You may also want to look at tempfile.TemporaryFile and NamedTemporaryFile, which will do the above and also automatically delete from disk when closed.
Yes, this is a good strategy for readable but unique filenames.
One important change: You should replace os.path.isfile with os.path.lexists! As it is written right now, if there is a directory named /foo/bar.baz, your program will try to overwrite that with the new file (which won't work)... since isfile only checks for files and not directories. lexists checks for directories, symlinks, etc... basically if there's any reason that filename could not be created.
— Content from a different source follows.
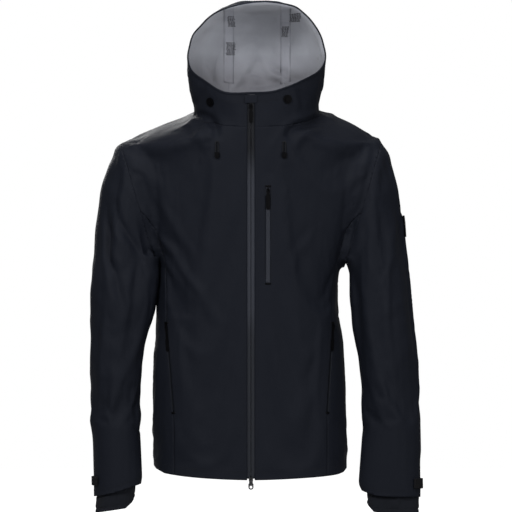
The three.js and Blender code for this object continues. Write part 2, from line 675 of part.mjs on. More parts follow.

EDIT: #Brian gave a better answer, which is more secure and robust in terms of race conditions.
Two small changes...
base_name, ext = os.path.splitext(file_name)
You get two results with distinct meaning, give them distinct names.
file_name = "%s_%d%s" % (base_name, str(counter), ext)
It isn't faster or significantly shorter. But, when you want to change your file name pattern, the pattern is on one place, and slightly easier to work with.
If you want readable names this looks like a good solution.
There are routines to return unique file names for eg. temp files but they produce long random looking names.
if you don't care about readability, uuid.uuid4() is your friend.
import uuid
def unique_filename(prefix=None, suffix=None):
fn = []
if prefix: fn.extend([prefix, '-'])
fn.append(str(uuid.uuid4()))
if suffix: fn.extend(['.', suffix.lstrip('.')])
return ''.join(fn)
How about
def ensure_unique_filename(orig_file_path):
from time import time
import os
if os.path.lexists(orig_file_path):
name, ext = os.path.splitext(orig_file_path)
orig_file_path = name + str(time()).replace('.', '') + ext
return orig_file_path
time() returns current time in milliseconds. combined with original filename, it's fairly unique even in complex multithreaded cases.